みなさん、わたしは「一切」について話そうと思います。よく聞いて下さい。「一切」とは、みなさん、いったい何でしょうか。それは、眼と眼に見えるもの、耳と耳に聞こえるもの、鼻と鼻ににおうもの、舌と舌に味わわれるもの、身体と身体に接触されるもの、心と心の作用、のことです。これが「一切」と呼ばれるものです。これが実際にブッダ自身の言葉かどうか確定する術はありませんが、初期の仏教の世界観を知るうえで、大変貴重なお経のひとつであることは確かです。この世界観には、少なくとも二つの注目すべき特徴があります。一つは、存在を認識主体とその対象というペアで見る視点です。もう一つは、人間の経験的あるいは知的能力を超えた領域に関しての主張は控える、という態度です。誰かがこの「一切」を否定し、これとは別の「一切」を説こう、と主張するとき、それは結局、言葉だけに終わらざるを得ないでしょう。さらに彼を問い詰めると、その主張を説明できず、病に倒れてしまうかも知れません。何故でしょうか。何故なら、彼の主張が彼の知識領域を越えているからです。(Sanyutta-Nikaya 33.1.3)
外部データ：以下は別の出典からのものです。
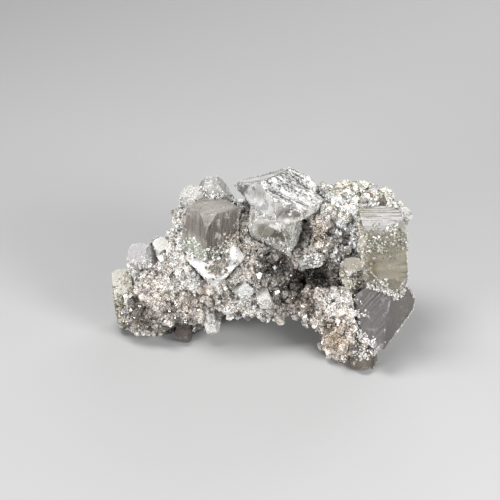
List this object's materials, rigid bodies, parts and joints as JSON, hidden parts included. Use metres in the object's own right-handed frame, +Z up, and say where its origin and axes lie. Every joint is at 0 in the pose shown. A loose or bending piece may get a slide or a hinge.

このような彼らの世界観の特徴は、彼らの人間観にも見られます。それが有名な五蘊説です。蘊(うん・おん)というのは、「スカンダ」(skandha)の漢訳ですが、「集まり」を意味します。人間存在は五つの集まり(蘊)から成立している、という見方です。この五つの集まりというのが「色・受・想・行・識」です。「色」(ルパ)の語義はまさに英語の「カラー」ですが、一般に肉体あるいは物質一般を意味します。認識主体の対象すべて(つまり物質世界)を、視覚対象である色が代表しているわけです。この「色」の対極にあるのが「識」です。「識」とは意識あるいは心を指し、まさに認識主体そのものです。「受」は、「痛い」とか「冷たい」などの感受、すなわち感覚のことです。「行」とは、方向性を持った意識のことで、意志を意味します。「想」は(ある対象や現象を)想うことです。そうすると、「色・受・想・行・識」という五つの集まりは、バラバラの集まりではなく、そこにはひとつの明確なオーダーが見られます。つまり、一方では、物質から感覚へ、感覚から想いへ、という、いわば認識対象からの刺激の方向性があり、他方、心から意志へ、意志から対象の想いへ、という意識の方向性があります。五蘊説による人間観とは、このように、人間存在を認識主体と認識対象の相互関係として見る視点のことに他なりません。五蘊とは、この関係を認識のプロセスの観点から分析した構成要素です。そしてまた、ここにも、人間の経験や認識能力を越えたものは一切考慮に入っていません。つまり、この五蘊説の人間観にも、認識主体とその対象の相対的関係からものごとを見る視点と、超越的存在に関しては言論を差し控えるという、初期の仏教の世界観を支配していた同じ原理がみられます。